What tools handle Net 30 invoicing?

Subscription billing platforms, accounting suites, AR automation tools, and dedicated invoicing engines all support Net 30 terms with automated due-date calculation, dunning sequences, and aging reports. Choose a system that can apply terms by customer segment, automate reminders, and surface aging in real time without manual spreadsheet pulls.

How do I implement Net 30 for a small team?

Set Net 30 as your default term in your billing system, write a clear collections policy (reminder cadence, escalation triggers, late fees), and automate the reminder emails. Run a weekly aging review, even if it's 15 minutes. Most small teams fail not at setup but at consistent follow-through past day 30.

What's the biggest mistake teams make with Net 30?

Treating it as passive. Teams set Net 30 on every invoice, send the bill, then go silent until day 60 when cash is missing. Without proactive reminders at day 7, day 25, and day 31 — plus a clear escalation path — Net 30 becomes 45, 60, or 90 days in real-world DSO.

Can I charge a late fee on Net 30 invoices?

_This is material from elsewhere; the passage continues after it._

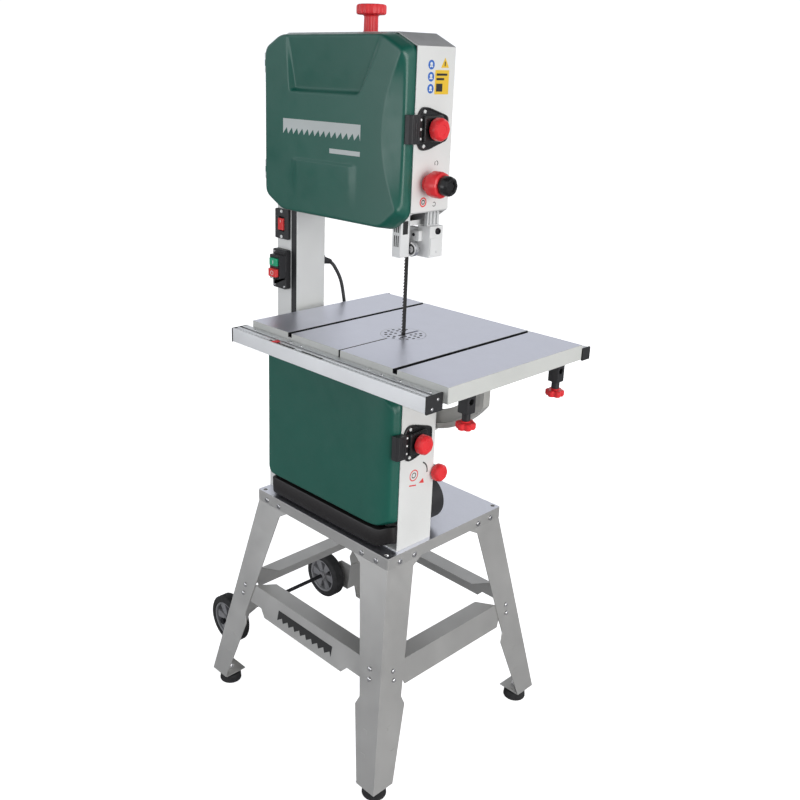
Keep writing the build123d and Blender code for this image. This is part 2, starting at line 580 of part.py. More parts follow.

Yes, if the late fee is stated on the invoice and in your underlying contract or terms of service. Typical late fees run 1.5% per month (18% APR) on the unpaid balance. Check your state and country regulations — some jurisdictions cap the rate, and consumer-facing transactions have stricter limits than B2B.

What does '2/10 Net 30' mean?

It means the customer gets a 2% discount if they pay within 10 days; otherwise, the full balance is due in 30 days. It's a cash acceleration tool — you trade 2% margin for roughly 20 days of faster collection. Whether it's worth it depends on your cost of capital and how many customers actually take the discount.